===== Records to process

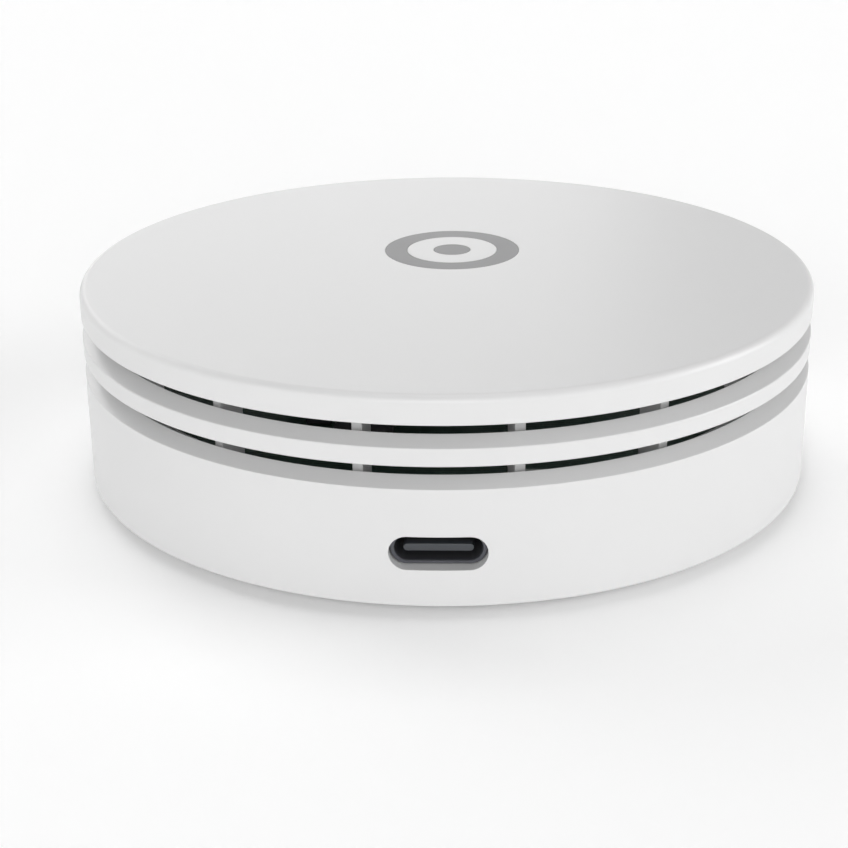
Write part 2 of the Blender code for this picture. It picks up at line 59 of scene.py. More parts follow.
slot_of = {part["node"]: part["material_slot"] for part in frame["record"]["subparts"]}

# %% [markdown]
# ## Camera
#
# A product view uses a longer lens from close by, a little above the object. The socket faces
# the camera almost squarely. The camera stands at a distance from the hub's axis and a height
# over the table, turned a little over a degree round the hub. It aims at a point low in the
# housing, so there is open space above the hub. A small roll of the camera makes up for a table
# that isn't quite level.

# %% Camera
CAMERA_TURN = radians(1.207)
CAMERA_FROM_AXIS = 193.28 * MM
CAMERA_HEIGHT = 81.85 * MM
CAMERA_AIM = Vector((-2.58, -0.09, 3.68)) * MM
CAMERA_ROLL = radians(-0.594)
CAMERA_LENS, CAMERA_SENSOR = 77.31, 36.0

camera = bpy.data.objects.new("camera", bpy.data.cameras.new("camera"))
bpy.context.scene.collection.objects.link(camera)
bpy.context.scene.camera = camera
camera.data.sensor_width = CAMERA_SENSOR
camera.data.lens = CAMERA_LENS
camera.data.clip_start = 5 * MM
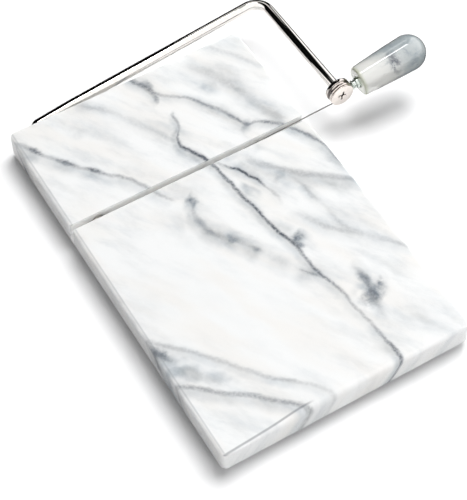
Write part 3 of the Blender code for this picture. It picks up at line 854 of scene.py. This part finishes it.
# Soft patches: (x, y, half-length, half-width, turn in degrees, how strong).
DARK_PATCHES = [
    (23.0, -22.0, 4.6, 3.0, 30, 0.80),
    (21.5, -25.5, 3.0, 2.2, -60, 0.80),
    (35.5, -65.5, 7.5, 4.8, 25, 0.74),
    (36.6, -56.0, 6.5, 2.2, -85, 0.50),
    (41.0, -61.5, 3.2, 2.2, 60, 0.70),
    (-8.2, 21.3, 3.2, 2.4, -60, 0.70),
    (-9.8, 1.5, 6.5, 2.6, -68, 0.42),
    (-10.8, 8.0, 4.5, 1.8, -88, 0.34),
    (-4.0, -7.5, 3.4, 1.8, -50, 0.50),
    (3.2, -17.5, 2.8, 1.4, -60, 0.45),
    (-57.0, 86.0, 2.6, 1.6, -50, 0.50),
    (-48.5, 72.0, 2.8, 1.6, -50, 0.45),
    (-38.5, 61.0, 2.8, 1.6, -50, 0.50),
    (37.0, 47.5, 4.2, 2.0, 35, 0.34),
    (8.0, 94.0, 3.4, 2.4, -60, 0.50),
    (5.5, 60.5, 4.0, 2.0, 40, 0.34),
    (-60.8, -44.0, 5.0, 2.2, -62, 0.70),
]
TINT_PATCHES = [
    (-54.5, 76.5, 7.0, 3.6, -55, 0.50),
    (-36.0, 55.0, 9.0, 3.0, -50, 0.26),
    (-33.0, 83.5, 8.0, 4.5, -45, 0.22),
    (34.5, 78.0, 8.5, 5.5, -50, 0.46),
    (45.0, 69.0, 6.0, 3.6, -60, 0.42),
    (5.0, 57.5, 5.0, 3.4, 40, 0.60),
    (22.0, 34.5, 14.0, 3.6, -12, 0.36),
    (36.0, 46.0, 5.0, 4.0, 20, 0.50),
    (18.0, 12.5, 6.5, 3.2, -62, 0.48),
    (35.5, 11.0, 9.0, 6.5, -50, 0.50),
    (28.0, 24.0, 6.0, 4.0, -50, 0.36),
    (41.0, 0.0, 6.5, 4.0, -70, 0.40),
    (23.0, -21.5, 6.0, 4.5, -20, 0.55),
    (35.5, -63.0, 8.5, 7.0, 20, 0.60),
    (-58.0, -55.0, 14.0, 8.5, -52, 0.62),
    (-47.0, -66.0, 12.0, 4.6, -44, 0.36),
    (-20.0, 9.0, 15.0, 8.0, -75, 0.16),
    (-12.5, 0.0, 11.0, 4.5, -65, 0.34),
    (-4.0, 30.0, 9.0, 7.0, -60, 0.10),
    (48.0, -86.0, 16.0, 10.0, -45, 0.10),
    (21.0, -13.0, 7.0, 3.4, -65, 0.30),
    (-4.5, -8.0, 8.0, 4.4, -55, 0.34),
]
CLEAN_PATCH = (-22.0, -42.0, 62.0, 40.0, -60, 0.85)     # where the stone is nearly plain white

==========

Begin at the top of the records above and quote each line exactly, ending with the line that contains "camera.data.clip_start = 5 * MM".

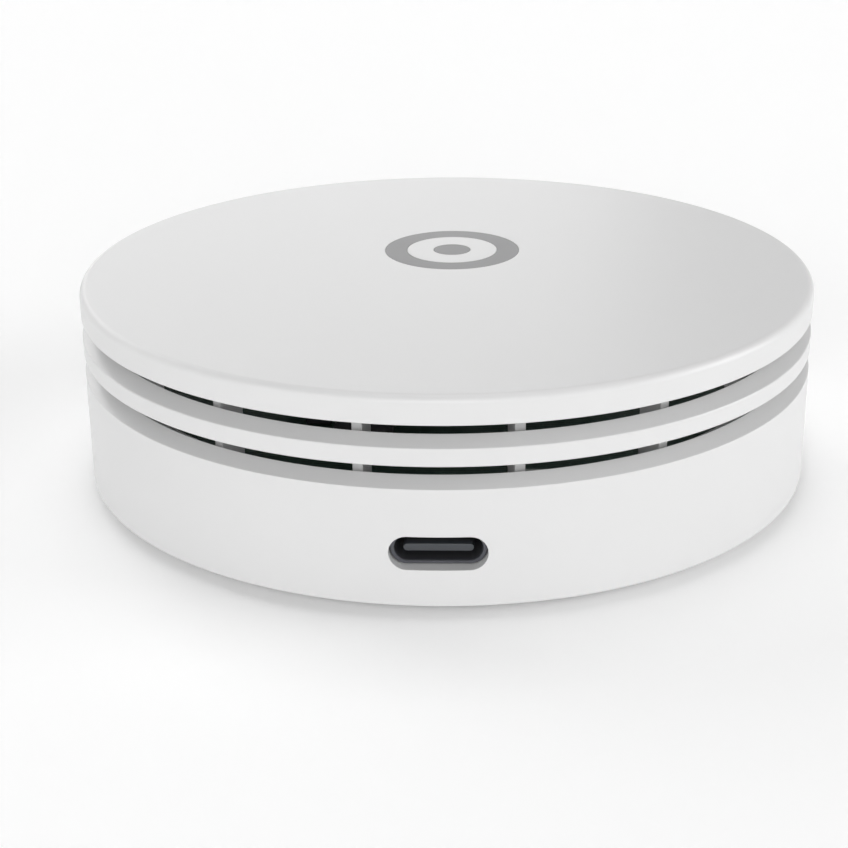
Write part 2 of the Blender code for this picture. It picks up at line 59 of scene.py. More parts follow.
slot_of = {part["node"]: part["material_slot"] for part in frame["record"]["subparts"]}

# %% [markdown]
# ## Camera
#
# A product view uses a longer lens from close by, a little above the object. The socket faces
# the camera almost squarely. The camera stands at a distance from the hub's axis and a height
# over the table, turned a little over a degree round the hub. It aims at a point low in the
# housing, so there is open space above the hub. A small roll of the camera makes up for a table
# that isn't quite level.

# %% Camera
CAMERA_TURN = radians(1.207)
CAMERA_FROM_AXIS = 193.28 * MM
CAMERA_HEIGHT = 81.85 * MM
CAMERA_AIM = Vector((-2.58, -0.09, 3.68)) * MM
CAMERA_ROLL = radians(-0.594)
CAMERA_LENS, CAMERA_SENSOR = 77.31, 36.0

camera = bpy.data.objects.new("camera", bpy.data.cameras.new("camera"))
bpy.context.scene.collection.objects.link(camera)
bpy.context.scene.camera = camera
camera.data.sensor_width = CAMERA_SENSOR
camera.data.lens = CAMERA_LENS
camera.data.clip_start = 5 * MM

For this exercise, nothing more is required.